Koji Tamada, MD, PhD
Johns Hopkins University
LIGHT co-stimulatory system for cancer gene therapy.
Effectiveness of cancer vaccine to elicit immunity against tumor cells has been fundamentally proved in experimental animals or in some clinical conditions. Currently, one of the most important subjects of cancer vaccine is how to maximize its potency. In this regard, recent studies have suggested that LIGHT, a molecule belonging to tumor necrosis factor superfamily, induces potent anti-tumor immunity by a unique mechanism that facilitates both migration and activation of lymphocytes at the site of tumor.
In this study, we will delineate the molecular-based mechanism of this phenomenon and to develop further efficient cancer vaccine using LIGHT. To this end, we will first take advantage of mutant protein of LIGHT or neutralizing monoclonal antibodies against HVEM or LTbetaR, two functional receptors of LIGHT. These experiments will elucidate the relative importance of HVEM versus LTbetaR or membrane versus soluble LIGHT in association with T cell trafficking and activation as well as anti-tumor efficacy.

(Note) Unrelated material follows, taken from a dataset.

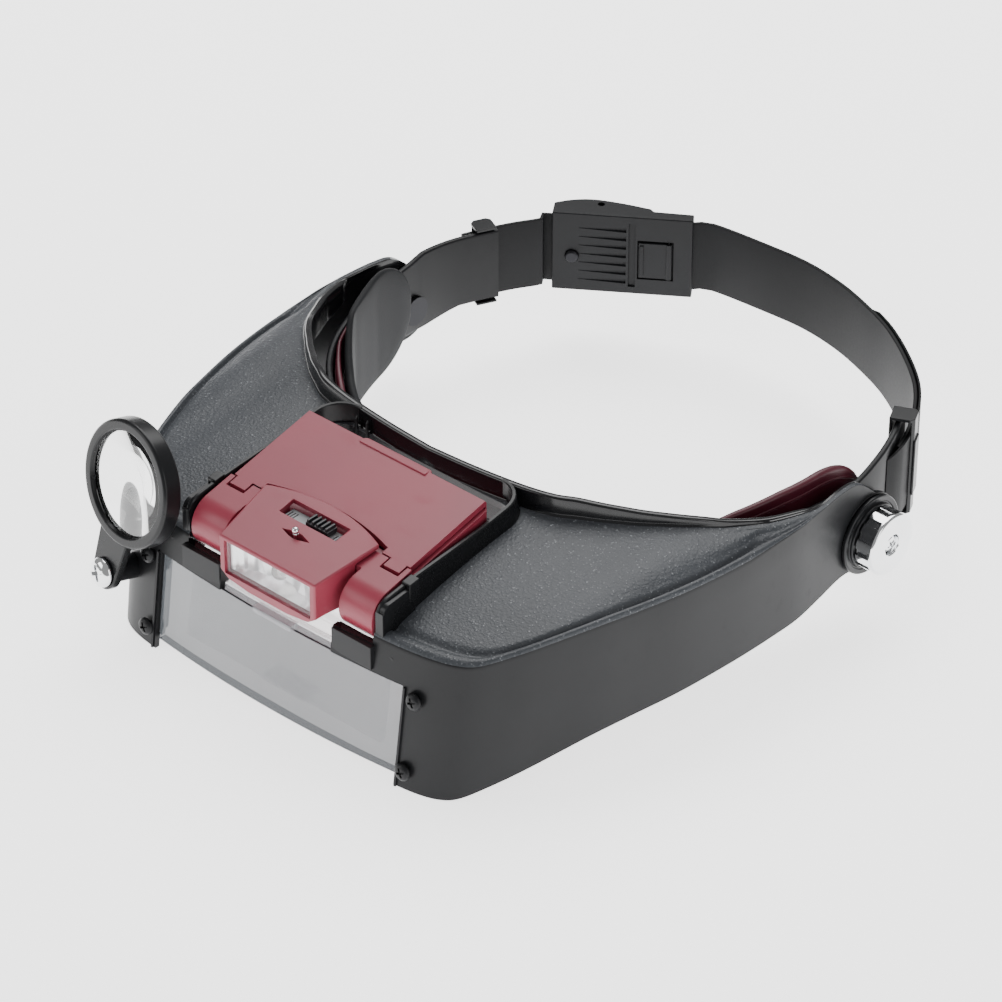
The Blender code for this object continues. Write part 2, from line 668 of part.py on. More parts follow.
def knob(name, side):
    """A lobed thumb knob with a recess for its screw and a through hole for the bolt."""
    lobes, lobe_turn, notch_turn, notch_depth = 12, 21, 6, 1.0
    rear, face = KNOB_X
    outline = []
    for k in range(lobes):
        start = 360 * k / lobes
        notch = start + lobe_turn + 1.5
        outline += arc(TILT_AXIS, KNOB_R, start, start + lobe_turn, 3)
        outline += arc(TILT_AXIS, KNOB_R - notch_depth, notch, notch + notch_turn, 1)
    low, high = sorted((side * rear, side * (face - 0.8)))
    body = prism(name, outline, low, high, "x", SILVER)
    profile = [(0, rear), (KNOB_R - 1.1, rear), (KNOB_R - 0.4, face - 0.9), (KNOB_R - 0.9, face), (0, face)]
    join(body, turned("face", profile, (0, *TILT_AXIS), (side, 0, 0), 36))
    cut(body, cylinder("recess", (0, *TILT_AXIS), (side, 0, 0), 2.9, face - 2.2, face + 4, 20))
    cut(body, cylinder("bore", (0, *TILT_AXIS), (side, 0, 0), 2.3, rear - 10, face + 4, 16))
    return pivot(body, (side * rear, *TILT_AXIS))


def knob_screw(name, side):
    profile = [(0, 93.2), (1.2, 93.2), (1.2, 94.3), (2.55, 94.3), (2.55, 95.0), (1.6, 95.7), (0, 95.7)]
    screw = turned(name, profile, (0, *TILT_AXIS), (side, 0, 0), 16, SILVER)
    return pivot(screw, (side * KNOB_X[0], *TILT_AXIS))


def boss_rings(name, side):
    """The stepped rings between the visor's side and the knob."""
    profile = [(2.9, 87.85), (11.8, 87.85), (11.8, 88.7), (11.0, 89.1), (9.6, 89.1), (9.6, 89.85), (2.9, 89.85)]
    return turned(name, profile, (0, *TILT_AXIS), (side, 0, 0), 28, BLACK)


def friction_washer(name, side):
    profile = [(2.9, 84.8), (8.0, 84.8), (8.0, 85.1), (2.9, 85.1)]
    return turned(name, profile, (0, *TILT_AXIS), (side, 0, 0), 20, STEEL)


def clamp_bolt(name, side):
    profile = [(0, 80.9), (4.6, 80.9), (4.6, 81.95), (1.95, 81.95), (1.95, 92.8), (0, 92.8)]
    return turned(name, profile, (0, *TILT_AXIS), (side, 0, 0), 16, STEEL)


# ---------------------------------------------------------------- headband

# Half of the headband's middle line, from the middle of the forehead to the end of one arm: x, y.
BAND_LINE = [(0, 69.5), (14, 69.8), (28, 71.2), (41, 74.2), (51, 79), (60, 85.6), (67.6, 93.6),
             (73.6, 103), (78.2, 114), (81.6, 126), (83.2, 138), (83.3, 149), (81.8, 158.5), (78.6, 167),
             (75.6, 173.2)]
BAND_Z = (15.0, 38.0)
# The pads, by place along the band: distance behind y = 60, counted negative on the wearer's right.
# Columns: place, offset of the middle from the band's line, half thickness, low edge, high edge.
SHELL_ROWS = [(-80, 2.0, 0.5, 14, 39), (-38, 2.0, 0.5, 14, 39), (-25, 3.2, 1.0, 13, 35), (0, 3.3, 1.1, 12.5, 34.5),
              (25, 3.3, 1.1, 12.5, 36), (44, 3.3, 1.1, 12.5, 42), (58, 3.4, 1.1, 12.5, 44.3),
              (72, 4.6, 1.1, 12.5, 44.5), (95, 4.6, 1.1, 12.5, 44.5)]
CUSHION_ROWS = [(-85, 3.9, 1.1, 11.8, 47.5), (-60, 3.9, 1.1, 11.8, 47.5), (-43, 4.2, 1.2, 11.8, 46),
                (-28, 6.0, 1.6, 12, 36), (-10, 6.7, 1.8, 12, 34), (30, 6.7, 1.8, 12, 34), (56, 6.8, 1.8, 13, 38),
                (72, 8.0, 1.8, 14, 39), (95, 8.0, 1.8, 14, 39)]
SHELL_ENDS = (152.5, 137.5)
CUSHION_ENDS = (150.0, 141.5)
ARM_HEIGHT = [(140, 38.0), (150, 40.5), (160, 43.0), (175, 43.6)]
# Rear straps: from the wearer's left keeper to the buckle, and from the buckle to the right keeper.
LEFT_STRAP = [(82.6, 162.5), (79.6, 170.5), (74, 180.8), (66.4, 190.6), (55.4, 200), (43, 208.3), (31, 213.8),
              (18, 218.2), (4, 220.6), (-10, 220.4)]
RIGHT_STRAP = [(-70.6, 187), (-74.6, 180.2), (-78.2, 173), (-81.8, 164.5)]


def plan_smooth(points, step):
    return [(p.x, p.y) for p in smooth([Vector((*q, 0)) for q in points], step)]


def band_line(step=6.0):
    """The headband's middle line in plan, from the left arm's end round the forehead to the right's."""
    return both_sides(plan_smooth(BAND_LINE, step))


def row_at(rows, place, column):
    return value_at([(row[0], row[column]) for row in rows], place)


def forehead_band():
    """The band across the forehead with its two arms, which rise to the keepers."""
    path = band_line()
    band = strip("forehead_band", path, -1.0, 0.9, BAND_Z[0], lambda i: value_at(ARM_HEIGHT, path[i][1]))
    for side in (1, -1):
        cut(band, cylinder("bolt_hole", (0, *TILT_AXIS), (side, 0, 0), 2.4, 75, 95, 16))
    return band


def pad_piece(name, rows, ends, finish):
    """A pad along the inside of the band, closed at each end by a half ellipse."""
    line = band_line()
    placed = [(Vector(p), n, (p[1] - 60) * math.copysign(1, p[0])) for p, n in zip(line, outward(line))]
    placed = [(p, n, k) for p, n, k in placed if p.y <= (ends[0] if p.x > 0 else ends[1])]
    path = [tuple(p - n * row_at(rows, k, 1)) for p, n, k in placed]
    share = round_ends(path, 17.0)
    half = [row_at(rows, k, 2) for p, n, k in placed]
    low = [row_at(rows, k, 3) for p, n, k in placed]
    high = [row_at(rows, k, 4) for p, n, k in placed]
    rings = []
    for i, (p, n) in enumerate(zip(path, outward(path))):
        middle = (low[i] + high[i]) / 2
        reach = (high[i] - low[i]) / 2 * share(i)
        corners = ((half[i], -reach), (half[i], reach), (-half[i], reach), (-half[i], -reach))
        rings.append([(p[0] + n.x * o, p[1] + n.y * o, middle + z) for o, z in corners])
    return loft(name, rings, finish)


def cushion():
    return pad_piece("forehead_cushion", CUSHION_ROWS, CUSHION_ENDS, PAD_GREY)


def pad_shell():
    return pad_piece("forehead_pad_shell", SHELL_ROWS, SHELL_ENDS, MAROON)


def strap(name, points, inner=-0.6, outer=0.6):
    return strip(name, plan_smooth(points, 6.0), inner, outer, *STRAP_Z, BLACK)


def keeper(name, side):
    """The loop that holds the end of an arm to its strap; the right one is open on the inside."""
    centre = Vector((side * 78.35, 170.3, 0))
    along = Vector((side * -0.43, 0.903, 0)).normalized()
    across = Vector((along.y, -along.x, 0)) * side
    rings = []
    for z in (13.9, 45.2):
        ring = []
        for u, v in ((-3.2, -3.6), (3.2, -3.6), (3.2, 3.6), (-3.2, 3.6)):
            p = centre + across * v + along * u
            ring.append((p.x, p.y, z))
        rings.append(ring)
    loop = loft(name, rings)
    rings = []
    for z in (14.6, 44.3):
        ring = []
        for u, v in ((-5, -2.7), (5, -2.7), (5, 2.7), (-5, 2.7)):
            p = centre + across * v + along * u
            ring.append((p.x, p.y, z))
        rings.append(ring)
    cut(loop, loft("inside", rings))
    if side < 0:
        mouth = []
        for z in (19.5, 38.5):
            corners = ((-5, -5), (5, -5), (5, -2.0), (-5, -2.0))
            mouth.append([(*(centre + across * v + along * u).to_2d(), z) for u, v in corners])
        cut(loop, loft("mouth", mouth))
    return loop


# ---------------------------------------------------------------- buckle

def buckle_point(along, out, z):
    """A point in the buckle's frame: along the strap towards the left, out from the head, and up."""
    c = math.cos(BUCKLE_ANGLE)
    s = math.sin(BUCKLE_ANGLE)
    return (BUCKLE_AT.x + along * c - out * s, BUCKLE_AT.y + along * s + out * c, z)


def buckle_out():
    """The direction out from the head through the buckle."""
    return (-math.sin(BUCKLE_ANGLE), math.cos(BUCKLE_ANGLE), 0)


def buckle_prism(name, outline, low, high, finish=BLACK):
    return loft(name, [[buckle_point(u, v, z) for u, v in outline] for z in (low, high)], finish)


def buckle_box(name, low, high, finish=BLACK):
    outline = [(low[0], low[1]), (high[0], low[1]), (high[0], high[1]), (low[0], high[1])]
    return buckle_prism(name, outline, low[2], high[2], finish)


def buckle_body():
    outline = [(0, 0), (42, 0), (42, 3.9), (30.5, 4.3), (29, 5.7), (20, 8.0), (11.5, 9.2), (5, 8.2), (0, 6.0)]
    body = buckle_prism("buckle_body", outline, *BUCKLE_Z)
    cut(body, buckle_box("channel", (-2, 1.25, 16.5), (44, 3.15, 40.5)))
    cut(body, buckle_box("window", (25.6, -2, 20.5), (36.4, 1.7, 33.9)))
    return body


def buckle_latch():
    """The release tongue in the window, hinged at its far end."""
    latch = buckle_box("buckle_latch", (26.0, -0.3, 21.2), (34.4, 0.7, 33.2))
    join(latch, buckle_box("catch", (26.4, 0.5, 24.6), (28.4, 1.25, 29.8)))
    x, y, _ = buckle_point(LATCH_PIN_ALONG, 0.2, 0)
    join(latch, cylinder("barrel", (x, y, 0), (0, 0, 1), 1.0, 21.2, 33.2, 12))
    cut(latch, cylinder("bore", (x, y, 0), (0, 0, 1), 0.62, 10, 40, 12))
    return pivot(latch, (x, y, BUCKLE_MIDDLE))


def latch_pin():
    """The pin through the tongue, held in holes above and below the window."""
    x, y, _ = buckle_point(LATCH_PIN_ALONG, 0.2, 0)
    return cylinder("latch_pin", (x, y, 0), (0, 0, 1), 0.25, 20.85, 33.55, 8, STEEL)


def strap_rivet():
    profile = [(0, -0.9), (2.2, -0.9), (2.2, -0.35), (1.2, -0.35), (1.2, 4.4), (0, 4.4)]
    return turned("strap_rivet", profile, buckle_point(RIVET_ALONG, 0, BUCKLE_MIDDLE), buckle_out(), 14, STEEL)


def rivet_hole():
    return cylinder("hole", buckle_point(RIVET_ALONG, 0, BUCKLE_MIDDLE), buckle_out(), 1.55, -1.0, 4.8, 12)


def headband():
    forehead_band()
    pad_shell()
    cushion()
    into_buckle = [buckle_point(u, 2.2, 0)[:2] for u in (48, 42, 36, 14)]
    from_buckle = [buckle_point(u, 2.2, 0)[:2] for u in (12, 0.5, -3)]
    strap("strap_left", LEFT_STRAP + into_buckle)
    right = strap("strap_right", from_buckle + RIGHT_STRAP)
    cut(right, rivet_hole())
    cut(buckle_body(), rivet_hole())
    keeper("keeper_left", 1)
    keeper("keeper_right", -1)
    strap_rivet()
    buckle_latch()
    latch_pin()


def build():
    clear_scene()
    visor_shell()
    main_lens()
    flip_lens()
    for word, side in (("left", 1), ("right", -1)):
        lens_clip("lens_clip_" + word, side)
        for place, (x, z) in zip(("upper", "lower"), SCREW_PLACES):
            lens_screw(f"lens_screw_{word}_{place}", side, x, z)
        knob("knob_" + word, side)
        knob_screw("knob_screw_" + word, side)
        boss_rings("boss_rings_" + word, side)
        friction_washer("friction_washer_" + word, side)
        clamp_bolt("clamp_bolt_" + word, side)
    lamp_base()
    lamp_hood()
    reflector()
    bulb()
    bulb_carrier()
    aim_lever()
    window_lens()
    switch_parts()
    battery("battery_front", 29.3)
    battery("battery_rear", 40.4)
    contact_plate("contact_plate_left", 1)
    contact_plate("contact_plate_right", -1)
    contact_spring("contact_spring_front", 29.3)
    contact_spring("contact_spring_rear", 40.4)
    battery_cover()
    loupe_parts()
    headband()
    frame = bpy.data.objects.new("visor_frame", None)
    bpy.context.scene.collection.objects.link(frame)
    frame.location = Vector(FRAME_SHIFT) * MM
    for obj in list(bpy.data.objects):
        if obj is not frame:
            obj.parent = frame


build()
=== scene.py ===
"""Looks of the head visor magnifier, built around its fixed frame.

Shapes are given in millimetres in the visor's own frame: x to the wearer's left, -y forward, z up, with
zero at the middle of the main lens's lower edge. ORIGIN, taken from the frame, puts them in place.
"""
import math

import bmesh
import bpy
from mathutils import Matrix, Vector


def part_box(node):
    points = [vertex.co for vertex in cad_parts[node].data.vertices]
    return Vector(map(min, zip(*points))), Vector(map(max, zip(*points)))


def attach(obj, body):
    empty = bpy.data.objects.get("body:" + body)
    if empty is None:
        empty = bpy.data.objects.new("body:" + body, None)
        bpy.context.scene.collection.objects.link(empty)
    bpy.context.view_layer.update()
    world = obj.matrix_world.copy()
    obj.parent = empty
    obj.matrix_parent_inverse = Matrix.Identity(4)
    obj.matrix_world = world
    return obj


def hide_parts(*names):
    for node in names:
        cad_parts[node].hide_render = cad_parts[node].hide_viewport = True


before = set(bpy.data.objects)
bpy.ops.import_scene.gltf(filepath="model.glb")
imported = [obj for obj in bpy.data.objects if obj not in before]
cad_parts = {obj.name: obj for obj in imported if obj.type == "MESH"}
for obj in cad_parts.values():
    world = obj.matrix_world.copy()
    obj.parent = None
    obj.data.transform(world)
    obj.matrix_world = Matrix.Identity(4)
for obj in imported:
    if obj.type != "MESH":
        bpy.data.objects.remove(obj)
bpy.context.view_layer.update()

MM = 0.001

# Driving dimensions, in millimetres, and angles in radians.
TILT_AXIS = (144.0, 23.0)
WALL = 1.8
FRONT_LEAN = math.radians(8)
LEAN = math.tan(FRONT_LEAN)
FRONT_BULGE = 2.5
LENS_HALF = 44.8
LENS_TOP = 27.3
BAY_HALF = 34.0
BAY_REAR = 61.4
LEDGE_TOP = 35.5
NOTCH_HALF = 20.5
LAMP_HALF = 33.2
LAMP_AXIS = (12.5, 40.4)
BARREL_R = 7.8
COVER_SLOPE = math.tan(math.radians(12))
COVER_FRONT = (20.6, 50.1)
COVER_REAR_Y = 49.6
COVER_THICK = 1.8
TRAY_DEPTH = 14.8
FLIP_AXIS = (10.6, 30.0)
KNOB_R = 9.2
KNOB_X = (90.2, 96.2)
STRAP_Z = (17.0, 40.0)
BUCKLE_AT = Vector((-68.5, 189.5, 0.0))
BUCKLE_ANGLE = math.radians(34.8)
BUCKLE_Z = (15.2, 41.8)
BUCKLE_MIDDLE = 27.2
LOUPE_PIVOT = Vector((-58.5, -3.5, 18.3))
LOUPE_NORMAL = Vector((-0.133, -0.967, 0.219)).normalized()
LOUPE_LEAN = math.radians(-8)
LOUPE_REACH = 29.2
SCREW_PLACES = [(49.3, 24.7), (48.0, 2.9)]
FRONT_NORMAL = Vector((0.0, -math.cos(FRONT_LEAN), math.sin(FRONT_LEAN)))
CROSS_TURN = math.radians(28)

knob_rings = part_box("boss_rings_left")
ORIGIN = Vector((0.0, (knob_rings[0].y + knob_rings[1].y) / 2 - TILT_AXIS[0] * MM,
                 (knob_rings[0].z + knob_rings[1].z) / 2 - TILT_AXIS[1] * MM))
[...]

In the following experiments, we will attempt to develop innovative and more potent strategies of LIGHT cancer vaccine. By molecular engineering techniques, we will express stimulatory anti-HVEM antibody on the surface of tumor cells as cancer vaccine or generate pentameric constructs of this antibody to facilitate the signal delivery. In addition, attenuated measles virus vector that is specifically targeted to tumor cells will be utilized for tumor-selective LIGHT expression in vivo.
Successful completion of this project will strongly support the potency of LIGHT as a target for advanced cancer immunotherapy, and thus lay the foundation of translational studies on LIGHT-based cancer gene therapy aiming at clinical applications.